Mini-example: A tuning change that suppresses a class of alerts should require the same review rigor as a change that disables authentication retries.
10) What Are the Board-Level Metrics for Assurance, and How Are They Verified?
What it is and why it’s notable: Boards want a small set of assurance signals that are hard to game. That includes coverage of critical services, evidence completeness for incidents, automation safety outcomes, and test results for incident reporting readiness.
Enterprise relevance: If leadership cannot define what “good” looks like, oversight turns into reactive questioning after outages. Verified assurance signals support governance before the next incident.
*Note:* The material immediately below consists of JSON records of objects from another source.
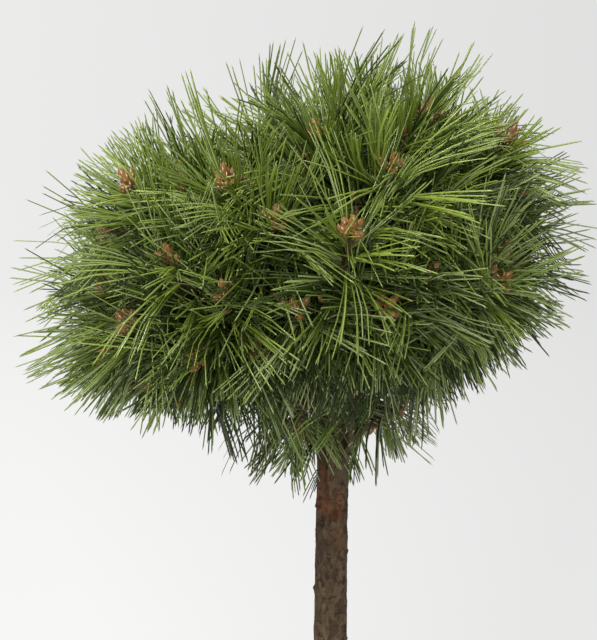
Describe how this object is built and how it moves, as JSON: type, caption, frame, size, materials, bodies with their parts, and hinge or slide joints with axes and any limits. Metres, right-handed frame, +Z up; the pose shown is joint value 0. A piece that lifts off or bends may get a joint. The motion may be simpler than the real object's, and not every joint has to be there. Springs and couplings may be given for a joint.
{
  "type": "dwarf pine grafted as a standard in a clay pot",
  "caption": "Long-needled dwarf pine with a dense domed crown, grafted on a clear upright stem and planted in a plain tapered clay pot that stands on its flat foot.",
  "frame": {"origin": "middle of the pot's flat underside", "axes": "+Z up along the stem, +X to the right as the picture shows the plant, +Y away from the viewer"},
  "size_m": [0.5285, 0.5125, 1.137],
  "materials": {
    "clay": "matt unglazed red clay",
    "soil": "moist dark potting mix with bark crumbs",
    "bark": "rough grey-brown bark with red-brown patches",
    "needles": "satin green needles with red-brown buds"
  },
  "bodies": {
    "root": {"pot": "clay", "soil": "soil", "trunk": "bark", "bough_top": "bark", "bough_upper_1": "bark", "bough_upper_2": "bark", "bough_upper_3": "bark", "bough_upper_4": "bark", "bough_upper_5": "bark", "bough_outer_1": "bark", "bough_outer_2": "bark", "bough_outer_3": "bark", "bough_outer_4": "bark", "bough_outer_5": "bark", "bough_outer_6": "bark", "bough_outer_7": "bark", "bough_outer_8": "bark", "foliage_top": "needles", "foliage_upper_1": "needles", "foliage_upper_2": "needles", "foliage_upper_3": "needles", "foliage_upper_4": "needles", "foliage_upper_5": "needles", "foliage_outer_1": "needles", "foliage_outer_2": "needles", "foliage_outer_3": "needles", "foliage_outer_4": "needles", "foliage_outer_5": "needles", "foliage_outer_6": "needles", "foliage_outer_7": "needles", "foliage_outer_8": "needles", "foliage_lower_1": "needles", "foliage_lower_2": "needles", "foliage_lower_3": "needles", "foliage_lower_4": "needles"}
  },
  "joints": []
}
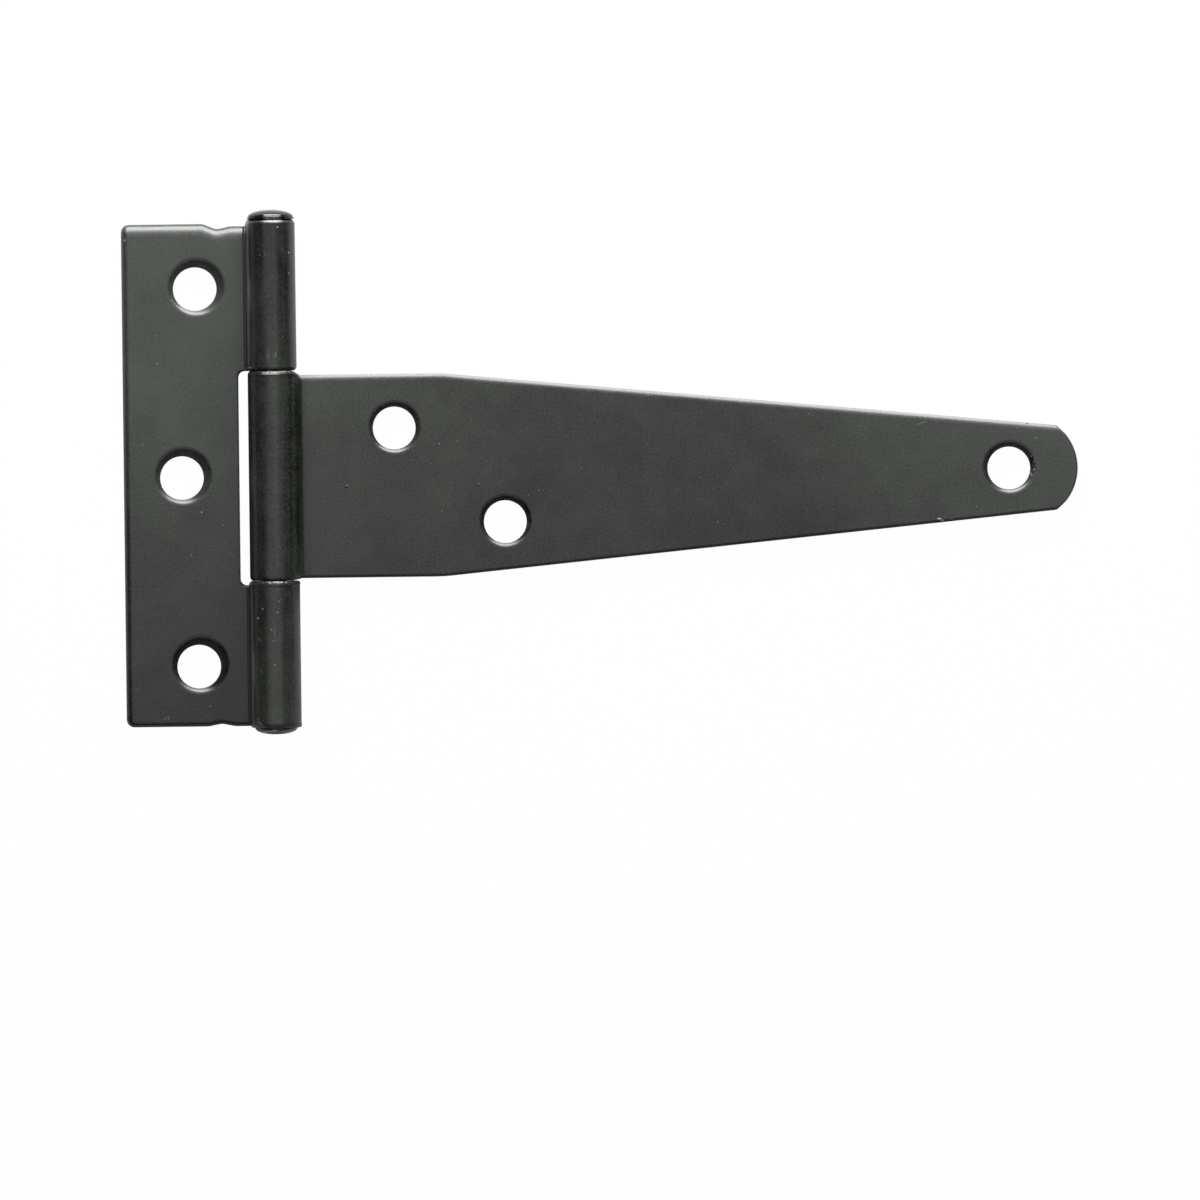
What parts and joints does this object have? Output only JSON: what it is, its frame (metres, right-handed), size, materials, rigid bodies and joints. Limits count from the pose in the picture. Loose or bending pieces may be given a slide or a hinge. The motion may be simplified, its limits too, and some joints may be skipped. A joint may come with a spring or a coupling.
{
  "type": "tee hinge",
  "caption": "Light tee hinge: a rectangular cross leaf and a long tapered strap, rolled round a riveted pin, both with countersunk screw holes.",
  "frame": {"origin": "on the plane of the flat backs, straight below the pin's axis, at the middle of the strap's width", "axes": "+X along the strap to its tip, +Y along the pin to its taller head, +Z out of the front, where the barrel stands"},
  "size_m": [0.1206, 0.0662, 0.0062],
  "materials": {
    "black_coating": "satin black coating on pressed steel, with softened edges",
    "pin_coating": "thin satin black coating on the riveted pin heads"
  },
  "bodies": {
    "frame_side": {"cross_leaf": "black_coating", "hinge_pin": "pin_coating"},
    "strap_side": {"strap_leaf": "black_coating"}
  },
  "joints": [
    {"name": "hinge_swing", "type": "hinge", "parent": "frame_side", "child": "strap_side", "pos_m": [0, 0, 0.0031], "axis": [0, -1, 0], "range_deg": [-106, 188]}
  ]
}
Mini-example: Track whether every priority incident produced an immutable timeline with linked telemetry, change events, and decision records for any model-influenced actions.
Key Takeaways
Boards ask about end-to-end observability AIOps in the language of scope, controls, and evidence. They will keep pressing until you can show that observability data is trustworthy, access-controlled, retained appropriately, and tied to accountable owners.
Model governance shows up as operational governance. If AIOps influences what gets escalated or remediated, you need monitoring for the models, change control for the logic, and clear limits on automation authority.
What’s Next
Start by writing a one-page “assurance map” for end-to-end observability AIOps: critical services in scope, telemetry standards, retention and access rules, model inventory for operational use, and the evidence you can produce on demand.
Then run two exercises. First, a controlled failure where telemetry degrades and you measure decision quality and recovery. Second, an audit drill where you reconstruct an incident timeline, including model-influenced routing or actions, using only your retained evidence and normal access paths.